Anyway, there is plenty of inspiration to be had from reading/discussing quantum theory, but even without getting into the complex and confusing scientific end of things, I love a good long look at different perceptions of reality. Are events random and coincidences meaningless, or are they shaped somehow? If they’re shaped, what shapes them? A divine being, a sub-cellular connection of some sort, the influence of a conscious universe trying to work through an identity crisis? Is there predestiny? Is it easy to alter the course of events, with one tiny decision changing the whole world through a ripple effect? Or does reality re-align itself, pulling in other little coincidences to re-stablize what was thrown off?
For that matter, concepts as simple as pessimism and optimism are realities that we live in or fight against.
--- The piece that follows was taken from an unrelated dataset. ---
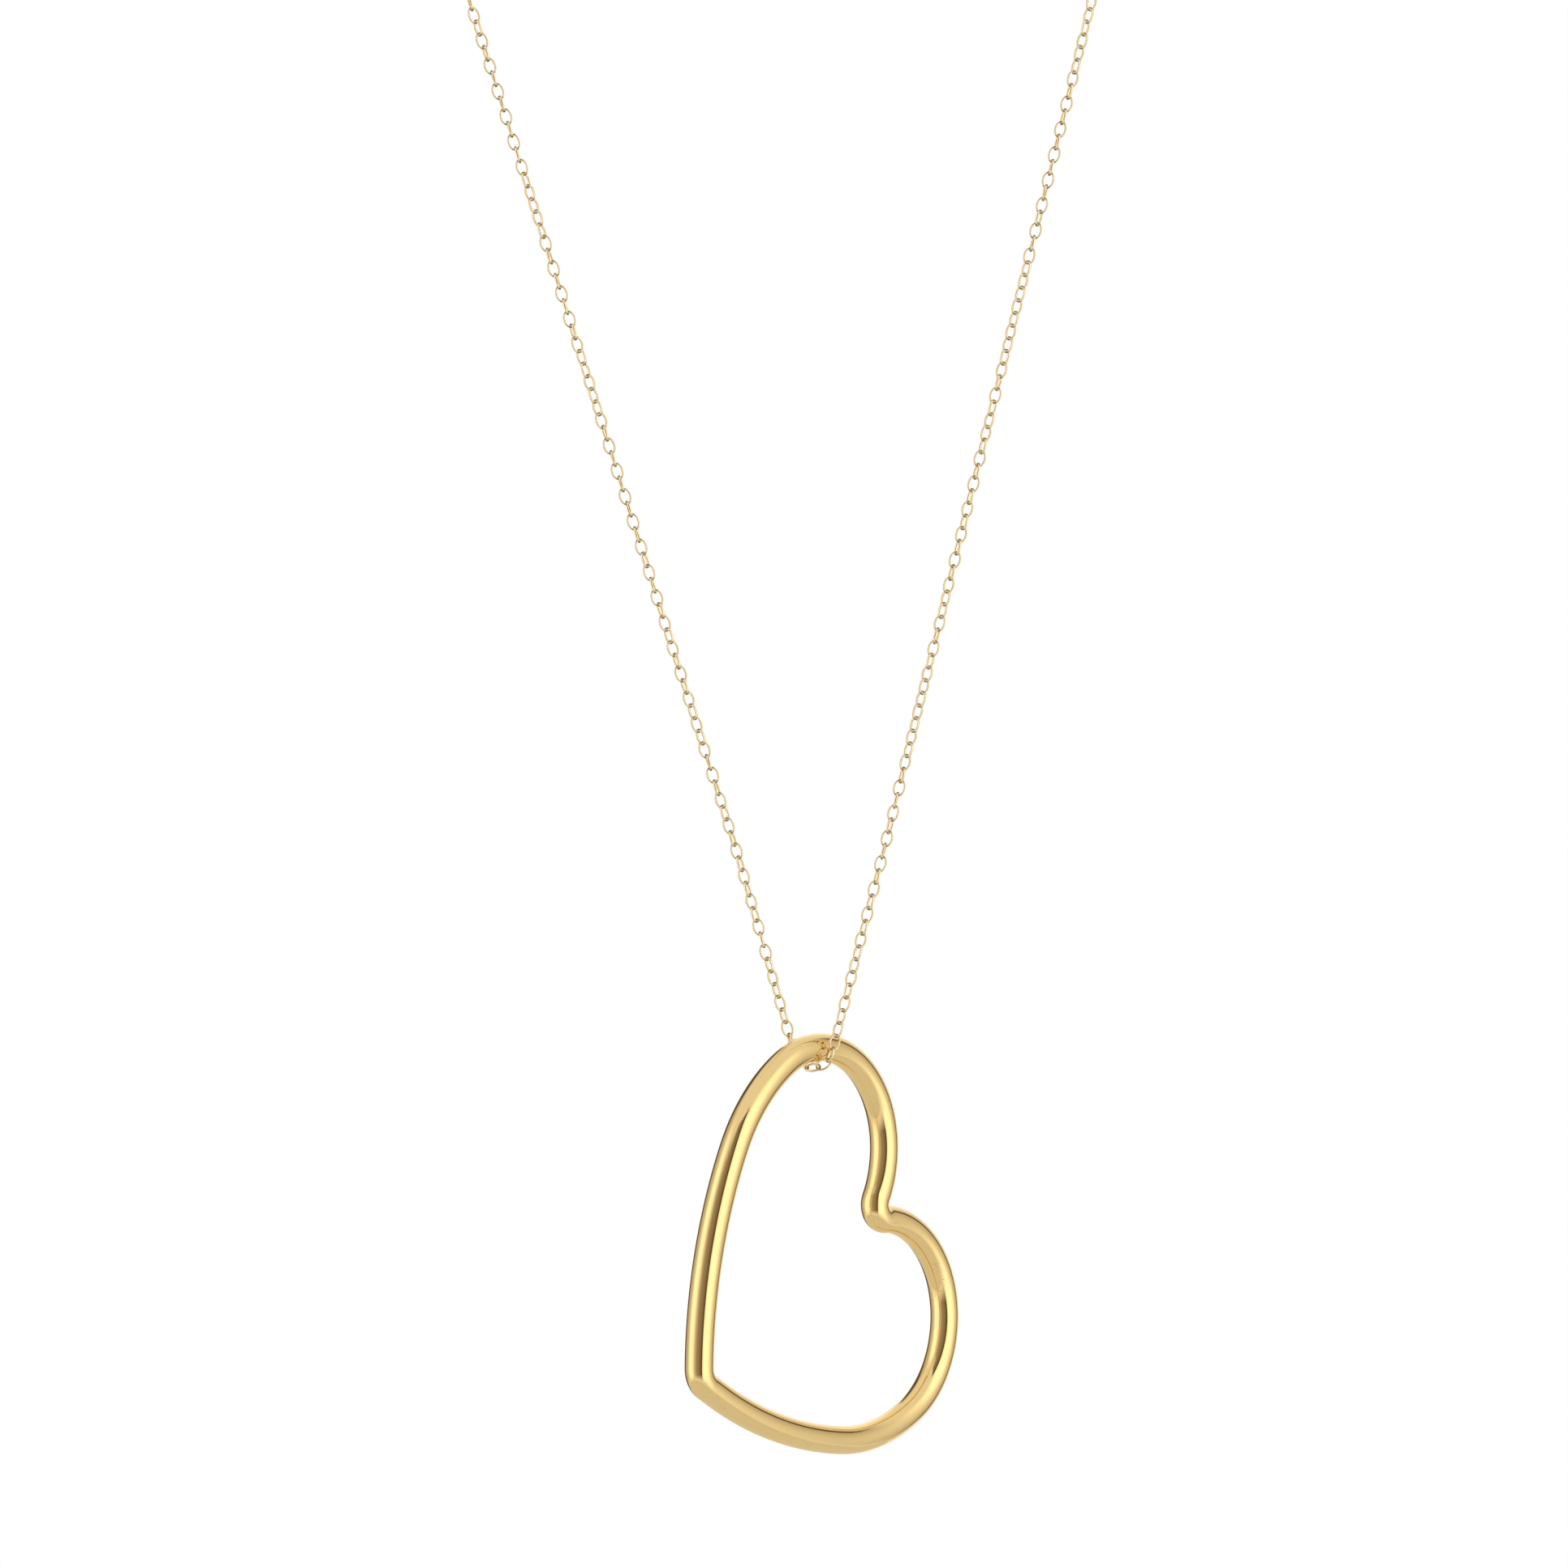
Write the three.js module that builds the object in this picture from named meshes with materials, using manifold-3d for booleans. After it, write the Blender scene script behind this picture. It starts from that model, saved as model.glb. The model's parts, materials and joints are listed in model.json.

In the same world, we have people who function from a reality in which all good things are possible with a little kindness and effort, and others who function from a reality in which all things have an ulterior motive and the best you can hope for is to avoid falling into traps by being naive about how devious the world in general really is. Sounds like two different worlds entirely – and yet, it’s just two different perceptions of the same thing. And neither is entirely right nor entirely wrong.
So with all this kind of thing in mind, pick two viewpoints on reality which, at least on the surface, completely contradict each other. Now, assume that both these viewpoints are entirely correct, and that they’re both entirely incorrect. Free write about it, just mulling it over to yourself. Or if characters come to you – one conflicted character who is faltering between these two viewpoints, or has a simultaneous belief in both; two characters at odds with each other because they have opposing viewpoints, or two characters who have opposing perspectives but still get along, balancing each other – then give your characters a scene to play out. Or if it gives you an idea for an entire plot, start writing it and let this clash of ideas be the theme behind the story.